One piece of executive compensation that does not seem to be bouncing back is perks.

Slutsky says that the reduction in perks is driven, in part, by the SEC’s requirement of “enhanced disclosure” in 2007, which shed light on them and caused the board of directions and compensation committee to align them more closely to the business needs of the organization. As a result, many were reduced or eliminated.

Increasingly, companies are eliminating such previous de rigueur perks as country club memberships and first-class travel, Koblentz says. Some are ending health care benefits for family members as well.

Scott says one of the reasons is that these sort of perks “tend to be more irritants to the board and compensation committees. They’re viewed as being small in value but conferring a sort of status and class distinction rather than due to merit or performance.”

Perks that won’t go away are where there is a seen value to the company. “Helping to pay for financial planning is one,” he says. “These people have a complex pay structure and someone has to help them out.
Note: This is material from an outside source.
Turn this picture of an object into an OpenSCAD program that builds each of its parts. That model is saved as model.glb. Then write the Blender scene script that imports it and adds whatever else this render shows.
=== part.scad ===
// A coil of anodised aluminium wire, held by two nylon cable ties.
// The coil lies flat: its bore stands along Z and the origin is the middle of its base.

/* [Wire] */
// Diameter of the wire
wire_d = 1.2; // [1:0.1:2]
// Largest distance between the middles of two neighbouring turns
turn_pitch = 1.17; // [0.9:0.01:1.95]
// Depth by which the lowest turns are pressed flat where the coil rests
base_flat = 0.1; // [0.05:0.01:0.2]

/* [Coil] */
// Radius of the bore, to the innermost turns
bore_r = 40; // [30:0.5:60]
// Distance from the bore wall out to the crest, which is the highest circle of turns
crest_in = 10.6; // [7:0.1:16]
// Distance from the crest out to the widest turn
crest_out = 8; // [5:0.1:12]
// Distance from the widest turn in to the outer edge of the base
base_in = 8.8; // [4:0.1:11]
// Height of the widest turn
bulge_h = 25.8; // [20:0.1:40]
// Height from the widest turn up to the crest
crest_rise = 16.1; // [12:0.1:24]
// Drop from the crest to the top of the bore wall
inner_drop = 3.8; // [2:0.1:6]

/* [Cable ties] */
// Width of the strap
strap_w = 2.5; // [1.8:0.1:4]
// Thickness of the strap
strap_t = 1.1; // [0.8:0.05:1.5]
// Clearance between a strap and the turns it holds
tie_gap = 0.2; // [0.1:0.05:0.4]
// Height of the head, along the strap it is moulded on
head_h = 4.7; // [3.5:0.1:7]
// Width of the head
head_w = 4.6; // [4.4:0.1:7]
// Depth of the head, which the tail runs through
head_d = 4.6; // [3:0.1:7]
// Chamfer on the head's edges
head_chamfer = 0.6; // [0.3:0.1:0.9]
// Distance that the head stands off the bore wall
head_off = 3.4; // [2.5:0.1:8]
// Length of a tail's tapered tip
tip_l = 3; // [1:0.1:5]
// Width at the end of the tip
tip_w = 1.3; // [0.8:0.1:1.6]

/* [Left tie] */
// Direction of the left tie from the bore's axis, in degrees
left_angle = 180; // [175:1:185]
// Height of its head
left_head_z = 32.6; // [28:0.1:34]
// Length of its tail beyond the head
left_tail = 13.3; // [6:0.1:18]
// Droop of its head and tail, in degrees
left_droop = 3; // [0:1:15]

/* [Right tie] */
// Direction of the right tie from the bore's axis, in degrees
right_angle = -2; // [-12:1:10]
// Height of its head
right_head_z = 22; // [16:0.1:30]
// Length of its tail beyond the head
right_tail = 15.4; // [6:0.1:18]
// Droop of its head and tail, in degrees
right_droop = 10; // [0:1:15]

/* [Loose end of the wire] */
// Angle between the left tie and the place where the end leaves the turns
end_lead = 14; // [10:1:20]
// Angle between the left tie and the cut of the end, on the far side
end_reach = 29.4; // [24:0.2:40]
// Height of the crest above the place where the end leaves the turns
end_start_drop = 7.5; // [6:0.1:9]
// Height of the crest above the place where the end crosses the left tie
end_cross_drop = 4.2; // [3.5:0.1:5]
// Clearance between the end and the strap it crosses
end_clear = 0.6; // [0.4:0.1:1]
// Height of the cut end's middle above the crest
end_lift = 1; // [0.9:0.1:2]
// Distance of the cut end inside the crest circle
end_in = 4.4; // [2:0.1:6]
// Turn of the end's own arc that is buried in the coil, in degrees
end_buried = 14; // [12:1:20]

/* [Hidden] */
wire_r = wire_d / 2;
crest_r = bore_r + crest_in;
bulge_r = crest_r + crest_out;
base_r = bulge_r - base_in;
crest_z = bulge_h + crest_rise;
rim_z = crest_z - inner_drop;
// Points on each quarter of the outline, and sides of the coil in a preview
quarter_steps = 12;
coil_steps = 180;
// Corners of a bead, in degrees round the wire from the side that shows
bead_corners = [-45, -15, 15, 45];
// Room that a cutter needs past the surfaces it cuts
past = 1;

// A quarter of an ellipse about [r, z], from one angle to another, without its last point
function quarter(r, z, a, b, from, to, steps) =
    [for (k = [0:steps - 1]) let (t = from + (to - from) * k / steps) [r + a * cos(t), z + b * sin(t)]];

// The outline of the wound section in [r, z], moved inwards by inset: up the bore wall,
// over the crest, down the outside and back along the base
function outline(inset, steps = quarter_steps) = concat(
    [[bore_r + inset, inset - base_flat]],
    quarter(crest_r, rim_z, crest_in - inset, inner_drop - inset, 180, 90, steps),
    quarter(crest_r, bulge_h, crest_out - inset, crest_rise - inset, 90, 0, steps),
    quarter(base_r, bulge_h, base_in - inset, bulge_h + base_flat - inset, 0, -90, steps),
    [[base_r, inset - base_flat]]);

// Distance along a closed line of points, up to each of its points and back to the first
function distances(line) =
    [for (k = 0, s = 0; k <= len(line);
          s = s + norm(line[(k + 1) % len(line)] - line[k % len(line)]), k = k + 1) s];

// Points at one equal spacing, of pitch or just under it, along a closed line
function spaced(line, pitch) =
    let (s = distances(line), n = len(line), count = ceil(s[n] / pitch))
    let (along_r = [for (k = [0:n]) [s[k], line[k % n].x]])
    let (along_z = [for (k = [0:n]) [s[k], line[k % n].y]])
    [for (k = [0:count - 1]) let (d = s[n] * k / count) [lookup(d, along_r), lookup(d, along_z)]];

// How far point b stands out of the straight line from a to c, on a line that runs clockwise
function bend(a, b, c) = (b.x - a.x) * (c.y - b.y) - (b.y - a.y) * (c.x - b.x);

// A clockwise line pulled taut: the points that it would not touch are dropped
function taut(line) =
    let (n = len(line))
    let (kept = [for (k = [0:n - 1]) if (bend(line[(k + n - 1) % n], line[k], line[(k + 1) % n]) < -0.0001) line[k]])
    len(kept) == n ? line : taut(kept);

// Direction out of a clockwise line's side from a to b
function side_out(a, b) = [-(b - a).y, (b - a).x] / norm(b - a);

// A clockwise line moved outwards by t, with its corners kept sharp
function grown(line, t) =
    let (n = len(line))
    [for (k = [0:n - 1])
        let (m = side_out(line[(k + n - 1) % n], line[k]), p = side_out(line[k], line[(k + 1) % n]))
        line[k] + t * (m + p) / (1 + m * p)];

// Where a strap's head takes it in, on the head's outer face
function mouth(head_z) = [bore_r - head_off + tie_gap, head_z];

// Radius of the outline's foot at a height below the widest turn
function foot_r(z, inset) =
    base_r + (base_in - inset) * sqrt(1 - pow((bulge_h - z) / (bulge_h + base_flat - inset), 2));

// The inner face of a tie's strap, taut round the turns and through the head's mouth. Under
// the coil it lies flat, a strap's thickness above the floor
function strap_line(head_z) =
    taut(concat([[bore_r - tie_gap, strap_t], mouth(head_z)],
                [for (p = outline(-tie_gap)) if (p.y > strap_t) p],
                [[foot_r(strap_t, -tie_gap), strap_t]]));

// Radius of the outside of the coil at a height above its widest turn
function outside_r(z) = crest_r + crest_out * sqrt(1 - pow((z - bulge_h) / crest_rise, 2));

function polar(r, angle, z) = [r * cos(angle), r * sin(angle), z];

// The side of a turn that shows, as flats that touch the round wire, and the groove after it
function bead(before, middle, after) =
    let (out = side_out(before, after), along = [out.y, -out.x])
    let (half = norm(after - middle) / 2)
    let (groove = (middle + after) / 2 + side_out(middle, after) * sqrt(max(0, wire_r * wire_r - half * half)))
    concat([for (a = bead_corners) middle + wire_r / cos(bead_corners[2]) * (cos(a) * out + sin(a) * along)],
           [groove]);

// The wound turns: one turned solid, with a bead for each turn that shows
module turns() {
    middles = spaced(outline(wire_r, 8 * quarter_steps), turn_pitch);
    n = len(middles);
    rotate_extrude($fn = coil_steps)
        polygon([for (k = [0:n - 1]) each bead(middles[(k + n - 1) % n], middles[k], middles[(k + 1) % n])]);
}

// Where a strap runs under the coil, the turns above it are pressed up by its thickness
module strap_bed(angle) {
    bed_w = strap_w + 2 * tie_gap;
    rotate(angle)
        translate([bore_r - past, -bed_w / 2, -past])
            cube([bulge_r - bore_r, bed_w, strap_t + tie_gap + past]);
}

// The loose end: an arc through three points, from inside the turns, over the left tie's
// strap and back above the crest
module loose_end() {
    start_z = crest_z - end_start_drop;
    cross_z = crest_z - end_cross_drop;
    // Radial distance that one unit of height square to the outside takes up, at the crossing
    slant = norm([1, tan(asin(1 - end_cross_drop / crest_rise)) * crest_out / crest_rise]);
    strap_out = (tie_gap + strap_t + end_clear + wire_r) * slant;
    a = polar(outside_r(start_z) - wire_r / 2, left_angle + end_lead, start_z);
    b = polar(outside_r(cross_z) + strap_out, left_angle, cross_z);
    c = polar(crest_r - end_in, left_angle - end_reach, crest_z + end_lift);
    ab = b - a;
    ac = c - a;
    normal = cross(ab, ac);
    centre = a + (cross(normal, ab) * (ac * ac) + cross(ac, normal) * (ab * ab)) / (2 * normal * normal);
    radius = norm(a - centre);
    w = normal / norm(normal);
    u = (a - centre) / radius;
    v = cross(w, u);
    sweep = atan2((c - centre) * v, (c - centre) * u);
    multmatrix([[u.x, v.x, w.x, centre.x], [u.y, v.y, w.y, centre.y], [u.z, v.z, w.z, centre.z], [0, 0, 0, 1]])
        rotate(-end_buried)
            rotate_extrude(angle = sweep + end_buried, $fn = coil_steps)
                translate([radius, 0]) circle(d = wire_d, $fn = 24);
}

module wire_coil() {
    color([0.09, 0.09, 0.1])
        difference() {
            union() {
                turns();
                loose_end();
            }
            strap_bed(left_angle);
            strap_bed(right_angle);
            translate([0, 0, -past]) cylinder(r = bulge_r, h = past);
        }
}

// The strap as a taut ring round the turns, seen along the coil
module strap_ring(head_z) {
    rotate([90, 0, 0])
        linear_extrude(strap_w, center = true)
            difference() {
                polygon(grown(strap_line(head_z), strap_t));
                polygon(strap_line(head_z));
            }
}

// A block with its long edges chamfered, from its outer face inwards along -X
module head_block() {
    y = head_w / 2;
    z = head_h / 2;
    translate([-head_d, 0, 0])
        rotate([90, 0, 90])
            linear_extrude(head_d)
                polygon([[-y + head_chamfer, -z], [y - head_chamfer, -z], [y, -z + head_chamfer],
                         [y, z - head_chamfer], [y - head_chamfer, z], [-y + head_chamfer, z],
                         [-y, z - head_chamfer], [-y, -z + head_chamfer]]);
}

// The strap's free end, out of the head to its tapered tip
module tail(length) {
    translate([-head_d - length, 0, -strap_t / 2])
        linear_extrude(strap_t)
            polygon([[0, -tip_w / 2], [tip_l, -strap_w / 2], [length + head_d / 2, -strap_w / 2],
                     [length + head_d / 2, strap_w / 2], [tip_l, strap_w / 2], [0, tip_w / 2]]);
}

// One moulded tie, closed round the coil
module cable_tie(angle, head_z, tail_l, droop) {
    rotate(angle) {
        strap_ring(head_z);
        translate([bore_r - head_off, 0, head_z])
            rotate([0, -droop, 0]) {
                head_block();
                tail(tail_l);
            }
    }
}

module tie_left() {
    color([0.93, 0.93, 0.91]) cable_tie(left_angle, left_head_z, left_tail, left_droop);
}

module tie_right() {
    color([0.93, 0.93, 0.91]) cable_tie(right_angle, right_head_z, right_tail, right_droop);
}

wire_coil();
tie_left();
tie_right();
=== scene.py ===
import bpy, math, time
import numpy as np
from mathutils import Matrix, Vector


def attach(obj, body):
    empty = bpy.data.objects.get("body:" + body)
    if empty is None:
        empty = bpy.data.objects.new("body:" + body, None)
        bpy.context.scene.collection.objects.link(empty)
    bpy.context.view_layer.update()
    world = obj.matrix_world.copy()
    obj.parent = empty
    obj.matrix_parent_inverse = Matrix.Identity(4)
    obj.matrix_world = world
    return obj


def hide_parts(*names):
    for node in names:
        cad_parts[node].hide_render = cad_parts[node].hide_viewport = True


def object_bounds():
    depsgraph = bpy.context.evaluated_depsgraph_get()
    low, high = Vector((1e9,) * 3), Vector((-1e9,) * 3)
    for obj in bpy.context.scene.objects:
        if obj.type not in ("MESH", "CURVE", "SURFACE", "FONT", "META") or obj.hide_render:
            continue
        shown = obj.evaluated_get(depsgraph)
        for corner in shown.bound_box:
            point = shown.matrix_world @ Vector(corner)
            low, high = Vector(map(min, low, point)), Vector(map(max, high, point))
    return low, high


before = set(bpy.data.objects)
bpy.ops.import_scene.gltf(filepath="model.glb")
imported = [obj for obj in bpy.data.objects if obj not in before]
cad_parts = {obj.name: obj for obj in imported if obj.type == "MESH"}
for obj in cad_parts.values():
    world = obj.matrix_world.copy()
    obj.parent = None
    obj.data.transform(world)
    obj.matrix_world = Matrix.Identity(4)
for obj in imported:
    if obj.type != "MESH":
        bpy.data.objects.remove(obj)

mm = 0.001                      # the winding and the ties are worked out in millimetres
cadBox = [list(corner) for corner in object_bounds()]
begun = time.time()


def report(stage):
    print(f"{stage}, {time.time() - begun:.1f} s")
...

HR doesn’t want to.”

Executive physicals and security are two other perks that are pretty solid. “You can make a strong case for wanting to keep these executives healthy and safe. There have been cases of executives or their families who have been kidnapped, and no one wants that. There are real reasons and benefits for the company for those benefits; it’s not a class issue,” Scott says.

As for this year, expect most compensation boosts for general counsel to continue to be tied to the company’s performance.

“There’s been a lot of changes in compensation over the past couple of year,” says Scott. “I think we’ve reached a point of relative stability—certainly more than in the recent past. I think there’s a calm in the boardrooms. Everything is relatively stable and I expect that to continue.”